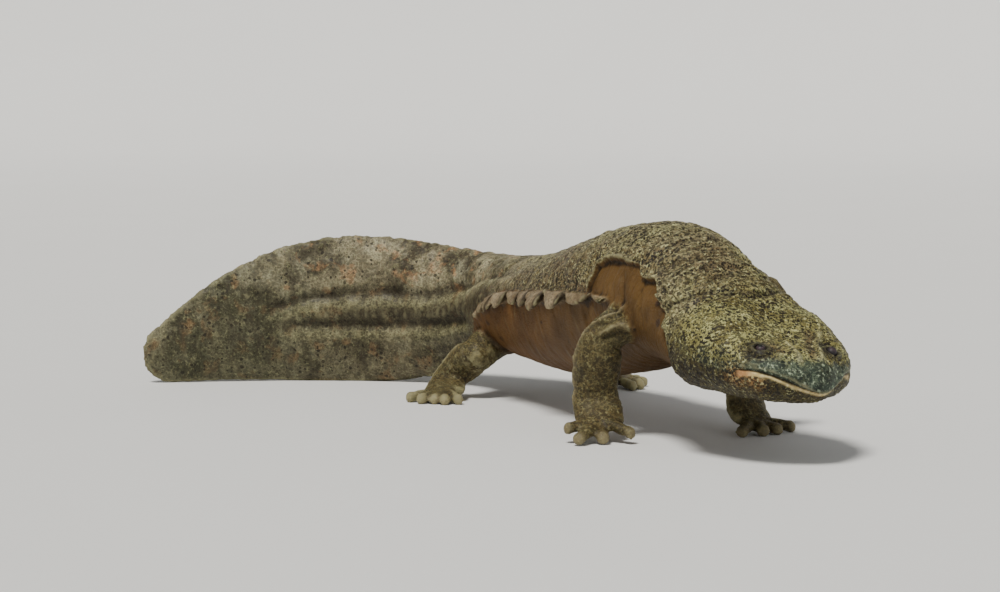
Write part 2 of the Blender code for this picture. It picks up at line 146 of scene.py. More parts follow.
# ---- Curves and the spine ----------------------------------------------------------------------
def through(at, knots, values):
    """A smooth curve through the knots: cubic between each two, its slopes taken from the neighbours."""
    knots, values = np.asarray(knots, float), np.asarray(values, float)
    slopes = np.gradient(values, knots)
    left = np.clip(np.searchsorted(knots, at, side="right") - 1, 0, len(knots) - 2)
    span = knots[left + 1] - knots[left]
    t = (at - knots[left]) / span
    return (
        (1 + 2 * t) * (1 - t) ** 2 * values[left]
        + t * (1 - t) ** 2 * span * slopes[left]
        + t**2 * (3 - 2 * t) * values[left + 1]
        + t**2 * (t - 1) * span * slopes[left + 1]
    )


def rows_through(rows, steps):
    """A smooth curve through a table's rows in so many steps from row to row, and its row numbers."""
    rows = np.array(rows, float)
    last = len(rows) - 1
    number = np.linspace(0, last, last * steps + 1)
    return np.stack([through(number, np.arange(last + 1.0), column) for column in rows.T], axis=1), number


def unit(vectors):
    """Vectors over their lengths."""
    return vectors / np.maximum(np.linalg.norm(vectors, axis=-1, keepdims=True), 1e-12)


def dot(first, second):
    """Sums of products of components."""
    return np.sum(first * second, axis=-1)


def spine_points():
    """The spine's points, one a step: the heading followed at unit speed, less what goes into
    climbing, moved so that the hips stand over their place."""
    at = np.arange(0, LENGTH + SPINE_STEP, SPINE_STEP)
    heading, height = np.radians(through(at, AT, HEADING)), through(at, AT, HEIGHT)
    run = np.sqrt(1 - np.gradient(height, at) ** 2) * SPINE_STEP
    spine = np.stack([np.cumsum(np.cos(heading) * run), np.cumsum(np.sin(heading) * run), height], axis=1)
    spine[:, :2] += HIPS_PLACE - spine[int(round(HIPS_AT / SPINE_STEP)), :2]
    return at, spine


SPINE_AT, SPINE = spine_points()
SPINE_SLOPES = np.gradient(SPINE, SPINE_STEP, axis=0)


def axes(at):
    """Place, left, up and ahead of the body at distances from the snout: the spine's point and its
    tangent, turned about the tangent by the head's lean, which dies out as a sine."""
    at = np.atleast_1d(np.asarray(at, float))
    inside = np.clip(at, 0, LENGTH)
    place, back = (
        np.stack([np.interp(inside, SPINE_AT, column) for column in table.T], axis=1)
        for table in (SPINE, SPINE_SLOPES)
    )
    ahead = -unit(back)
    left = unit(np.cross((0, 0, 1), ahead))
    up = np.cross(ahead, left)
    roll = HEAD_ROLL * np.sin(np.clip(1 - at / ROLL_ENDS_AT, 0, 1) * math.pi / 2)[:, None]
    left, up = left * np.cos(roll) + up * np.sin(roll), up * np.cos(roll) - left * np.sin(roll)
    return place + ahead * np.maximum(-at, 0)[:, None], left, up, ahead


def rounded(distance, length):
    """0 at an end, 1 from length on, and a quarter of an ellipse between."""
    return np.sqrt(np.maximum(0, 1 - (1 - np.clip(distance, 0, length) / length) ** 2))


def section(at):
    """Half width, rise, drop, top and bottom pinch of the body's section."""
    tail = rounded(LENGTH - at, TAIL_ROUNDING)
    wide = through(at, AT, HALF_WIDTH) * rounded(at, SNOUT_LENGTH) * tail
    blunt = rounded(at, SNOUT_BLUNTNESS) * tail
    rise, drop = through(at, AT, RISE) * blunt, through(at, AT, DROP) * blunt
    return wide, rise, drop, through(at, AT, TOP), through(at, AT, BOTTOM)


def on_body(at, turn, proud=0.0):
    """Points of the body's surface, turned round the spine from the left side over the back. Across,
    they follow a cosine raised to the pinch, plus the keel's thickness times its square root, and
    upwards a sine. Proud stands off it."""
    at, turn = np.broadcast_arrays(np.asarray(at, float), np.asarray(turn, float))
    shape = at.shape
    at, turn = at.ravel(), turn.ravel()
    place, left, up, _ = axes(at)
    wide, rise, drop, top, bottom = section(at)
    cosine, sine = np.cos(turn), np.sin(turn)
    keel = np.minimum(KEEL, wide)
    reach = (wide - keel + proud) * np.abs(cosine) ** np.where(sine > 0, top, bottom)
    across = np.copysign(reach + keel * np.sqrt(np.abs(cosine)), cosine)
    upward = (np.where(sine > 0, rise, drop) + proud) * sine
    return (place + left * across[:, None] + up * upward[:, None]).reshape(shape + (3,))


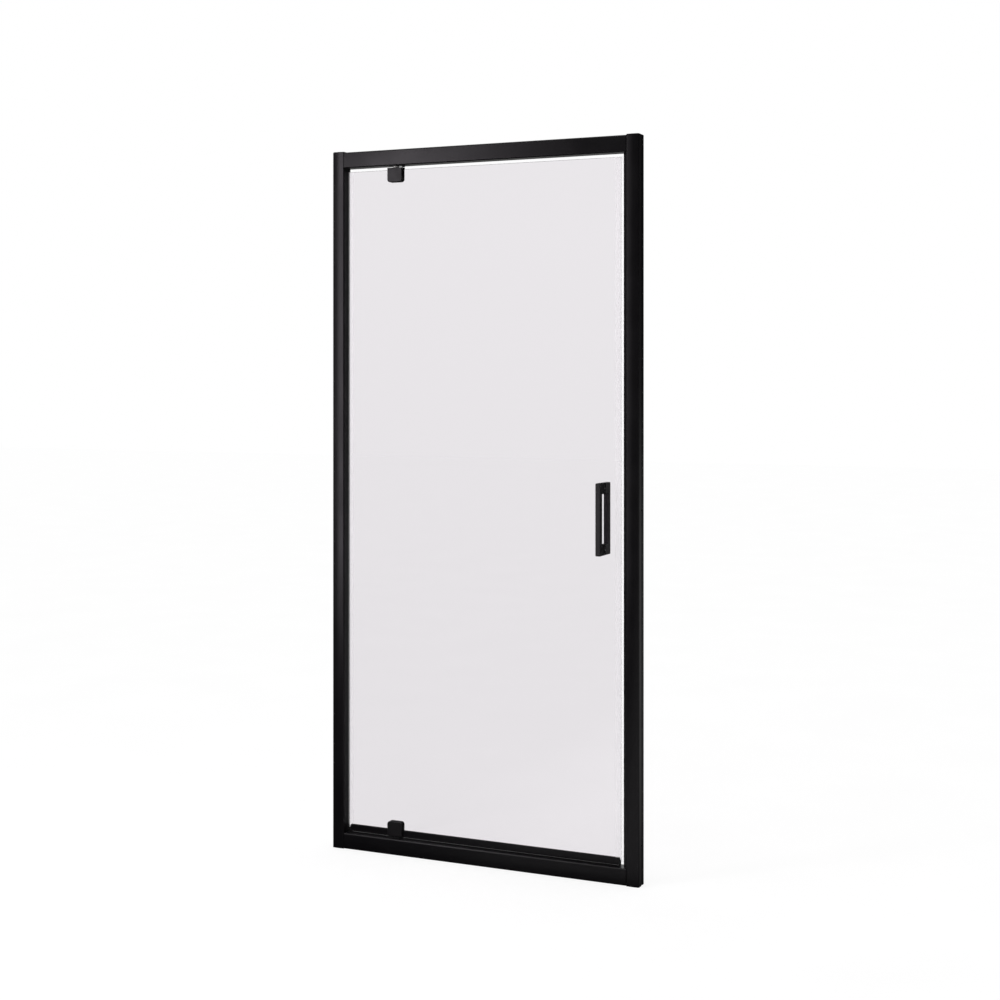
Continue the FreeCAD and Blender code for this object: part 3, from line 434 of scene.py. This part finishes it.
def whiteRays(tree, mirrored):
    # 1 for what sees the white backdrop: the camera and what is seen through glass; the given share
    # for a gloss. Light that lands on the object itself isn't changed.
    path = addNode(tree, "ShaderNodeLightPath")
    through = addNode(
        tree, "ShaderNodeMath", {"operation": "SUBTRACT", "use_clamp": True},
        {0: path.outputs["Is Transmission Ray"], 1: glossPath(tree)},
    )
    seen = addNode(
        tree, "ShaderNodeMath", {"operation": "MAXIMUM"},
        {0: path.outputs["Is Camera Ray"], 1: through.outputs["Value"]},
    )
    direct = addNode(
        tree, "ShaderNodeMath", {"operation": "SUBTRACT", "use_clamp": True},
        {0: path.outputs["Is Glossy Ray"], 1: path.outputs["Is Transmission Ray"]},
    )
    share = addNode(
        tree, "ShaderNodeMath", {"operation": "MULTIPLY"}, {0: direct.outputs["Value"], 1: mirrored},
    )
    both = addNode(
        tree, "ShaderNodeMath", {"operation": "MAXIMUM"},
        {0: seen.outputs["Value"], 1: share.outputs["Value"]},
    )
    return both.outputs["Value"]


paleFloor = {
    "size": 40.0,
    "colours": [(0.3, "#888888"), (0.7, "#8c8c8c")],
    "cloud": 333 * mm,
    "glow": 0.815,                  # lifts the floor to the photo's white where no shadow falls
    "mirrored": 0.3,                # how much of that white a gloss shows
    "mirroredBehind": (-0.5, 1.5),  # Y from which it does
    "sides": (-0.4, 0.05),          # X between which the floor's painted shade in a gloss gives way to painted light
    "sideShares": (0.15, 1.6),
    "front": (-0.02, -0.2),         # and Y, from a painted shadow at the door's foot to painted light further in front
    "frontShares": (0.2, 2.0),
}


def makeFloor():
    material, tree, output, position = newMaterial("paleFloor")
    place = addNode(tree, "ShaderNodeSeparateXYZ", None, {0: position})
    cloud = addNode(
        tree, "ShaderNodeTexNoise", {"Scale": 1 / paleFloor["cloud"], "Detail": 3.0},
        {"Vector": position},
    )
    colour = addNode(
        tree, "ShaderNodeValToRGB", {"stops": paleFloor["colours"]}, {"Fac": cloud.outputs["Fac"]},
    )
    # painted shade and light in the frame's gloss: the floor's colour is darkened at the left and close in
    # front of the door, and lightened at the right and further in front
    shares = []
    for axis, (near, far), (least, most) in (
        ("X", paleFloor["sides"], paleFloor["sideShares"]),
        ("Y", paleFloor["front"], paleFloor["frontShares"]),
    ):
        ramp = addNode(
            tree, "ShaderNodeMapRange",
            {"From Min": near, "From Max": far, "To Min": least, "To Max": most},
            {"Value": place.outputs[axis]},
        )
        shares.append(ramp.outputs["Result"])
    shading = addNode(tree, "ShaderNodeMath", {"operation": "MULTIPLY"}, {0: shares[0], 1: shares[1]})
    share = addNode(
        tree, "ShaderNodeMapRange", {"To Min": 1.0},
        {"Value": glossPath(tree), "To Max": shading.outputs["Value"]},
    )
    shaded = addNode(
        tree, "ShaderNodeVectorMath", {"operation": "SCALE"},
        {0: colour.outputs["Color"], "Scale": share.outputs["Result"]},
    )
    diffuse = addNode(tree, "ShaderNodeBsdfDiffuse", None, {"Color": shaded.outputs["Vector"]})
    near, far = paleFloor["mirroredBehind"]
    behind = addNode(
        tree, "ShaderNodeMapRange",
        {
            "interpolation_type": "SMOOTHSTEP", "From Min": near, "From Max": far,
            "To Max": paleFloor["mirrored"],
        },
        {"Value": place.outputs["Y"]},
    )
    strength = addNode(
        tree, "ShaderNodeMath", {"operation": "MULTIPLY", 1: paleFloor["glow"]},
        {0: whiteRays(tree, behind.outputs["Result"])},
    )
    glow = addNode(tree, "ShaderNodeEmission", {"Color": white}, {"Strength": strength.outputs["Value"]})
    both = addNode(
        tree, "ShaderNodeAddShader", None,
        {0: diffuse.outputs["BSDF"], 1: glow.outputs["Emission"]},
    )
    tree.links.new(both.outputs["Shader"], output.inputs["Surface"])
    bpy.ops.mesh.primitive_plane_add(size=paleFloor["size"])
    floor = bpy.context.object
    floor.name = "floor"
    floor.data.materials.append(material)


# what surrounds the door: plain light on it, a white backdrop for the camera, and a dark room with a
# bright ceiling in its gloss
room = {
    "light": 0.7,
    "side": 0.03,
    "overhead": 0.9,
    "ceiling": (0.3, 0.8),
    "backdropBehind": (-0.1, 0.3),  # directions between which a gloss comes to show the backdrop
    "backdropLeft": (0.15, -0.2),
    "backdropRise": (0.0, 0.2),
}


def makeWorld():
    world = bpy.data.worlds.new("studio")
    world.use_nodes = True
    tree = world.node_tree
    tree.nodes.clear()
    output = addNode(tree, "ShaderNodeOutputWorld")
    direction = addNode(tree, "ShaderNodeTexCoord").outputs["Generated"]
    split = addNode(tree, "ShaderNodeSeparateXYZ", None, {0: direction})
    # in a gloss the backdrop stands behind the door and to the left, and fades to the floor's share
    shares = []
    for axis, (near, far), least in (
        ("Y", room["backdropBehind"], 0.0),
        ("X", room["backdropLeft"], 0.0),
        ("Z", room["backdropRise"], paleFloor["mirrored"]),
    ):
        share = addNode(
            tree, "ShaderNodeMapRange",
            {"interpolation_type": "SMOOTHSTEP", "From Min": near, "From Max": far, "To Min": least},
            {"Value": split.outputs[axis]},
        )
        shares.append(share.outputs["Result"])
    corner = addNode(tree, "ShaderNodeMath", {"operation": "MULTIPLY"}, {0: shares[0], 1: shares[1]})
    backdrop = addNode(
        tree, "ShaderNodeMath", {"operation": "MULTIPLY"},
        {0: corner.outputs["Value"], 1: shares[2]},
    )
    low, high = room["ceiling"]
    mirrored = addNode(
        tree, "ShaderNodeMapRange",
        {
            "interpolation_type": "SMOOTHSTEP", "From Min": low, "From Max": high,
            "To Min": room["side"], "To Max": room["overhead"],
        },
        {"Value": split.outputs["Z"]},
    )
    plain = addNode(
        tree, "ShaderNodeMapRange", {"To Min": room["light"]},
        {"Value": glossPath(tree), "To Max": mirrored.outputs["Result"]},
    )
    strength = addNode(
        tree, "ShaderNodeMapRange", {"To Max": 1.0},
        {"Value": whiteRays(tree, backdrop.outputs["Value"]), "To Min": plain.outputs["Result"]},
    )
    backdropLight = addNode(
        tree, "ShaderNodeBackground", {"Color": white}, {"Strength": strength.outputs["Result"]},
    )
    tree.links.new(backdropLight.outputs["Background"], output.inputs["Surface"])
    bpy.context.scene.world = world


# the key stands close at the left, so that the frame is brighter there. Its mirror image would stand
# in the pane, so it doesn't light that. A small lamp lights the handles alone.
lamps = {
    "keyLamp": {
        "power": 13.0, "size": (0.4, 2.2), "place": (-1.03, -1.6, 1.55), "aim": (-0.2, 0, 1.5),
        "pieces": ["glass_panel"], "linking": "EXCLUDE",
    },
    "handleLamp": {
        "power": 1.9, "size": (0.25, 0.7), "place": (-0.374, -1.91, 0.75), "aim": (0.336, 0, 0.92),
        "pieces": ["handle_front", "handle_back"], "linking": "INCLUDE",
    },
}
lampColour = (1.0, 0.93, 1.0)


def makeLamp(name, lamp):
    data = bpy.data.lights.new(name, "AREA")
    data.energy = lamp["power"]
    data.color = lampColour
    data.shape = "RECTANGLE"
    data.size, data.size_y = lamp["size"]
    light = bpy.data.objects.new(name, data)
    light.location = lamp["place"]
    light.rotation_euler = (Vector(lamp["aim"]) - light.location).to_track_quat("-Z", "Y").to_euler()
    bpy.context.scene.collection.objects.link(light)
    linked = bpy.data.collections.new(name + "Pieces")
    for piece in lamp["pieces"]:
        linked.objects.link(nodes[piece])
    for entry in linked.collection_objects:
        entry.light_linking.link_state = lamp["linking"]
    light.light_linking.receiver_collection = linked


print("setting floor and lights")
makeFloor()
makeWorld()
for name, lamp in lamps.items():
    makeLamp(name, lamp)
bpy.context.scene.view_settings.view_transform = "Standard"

> **EXERCISE BRIEF**:
Please copy, word for word, every line from the first line of the records through the line containing "return np.sum(first * second, axis=-1)", with both of those lines included and nothing else.

> **THE RESULT**:
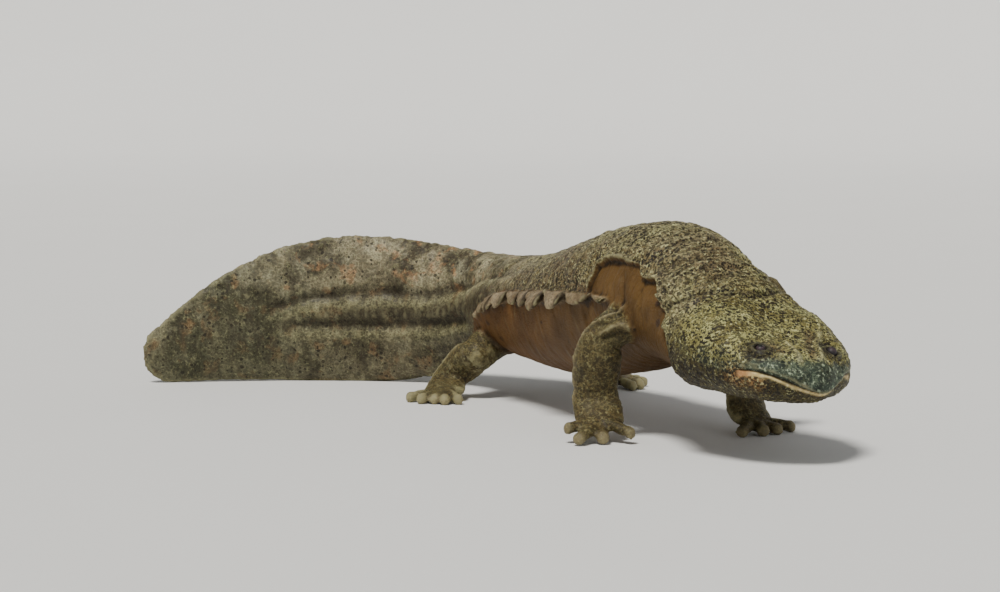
Write part 2 of the Blender code for this picture. It picks up at line 146 of scene.py. More parts follow.
# ---- Curves and the spine ----------------------------------------------------------------------
def through(at, knots, values):
    """A smooth curve through the knots: cubic between each two, its slopes taken from the neighbours."""
    knots, values = np.asarray(knots, float), np.asarray(values, float)
    slopes = np.gradient(values, knots)
    left = np.clip(np.searchsorted(knots, at, side="right") - 1, 0, len(knots) - 2)
    span = knots[left + 1] - knots[left]
    t = (at - knots[left]) / span
    return (
        (1 + 2 * t) * (1 - t) ** 2 * values[left]
        + t * (1 - t) ** 2 * span * slopes[left]
        + t**2 * (3 - 2 * t) * values[left + 1]
        + t**2 * (t - 1) * span * slopes[left + 1]
    )


def rows_through(rows, steps):
    """A smooth curve through a table's rows in so many steps from row to row, and its row numbers."""
    rows = np.array(rows, float)
    last = len(rows) - 1
    number = np.linspace(0, last, last * steps + 1)
    return np.stack([through(number, np.arange(last + 1.0), column) for column in rows.T], axis=1), number


def unit(vectors):
    """Vectors over their lengths."""
    return vectors / np.maximum(np.linalg.norm(vectors, axis=-1, keepdims=True), 1e-12)


def dot(first, second):
    """Sums of products of components."""
    return np.sum(first * second, axis=-1)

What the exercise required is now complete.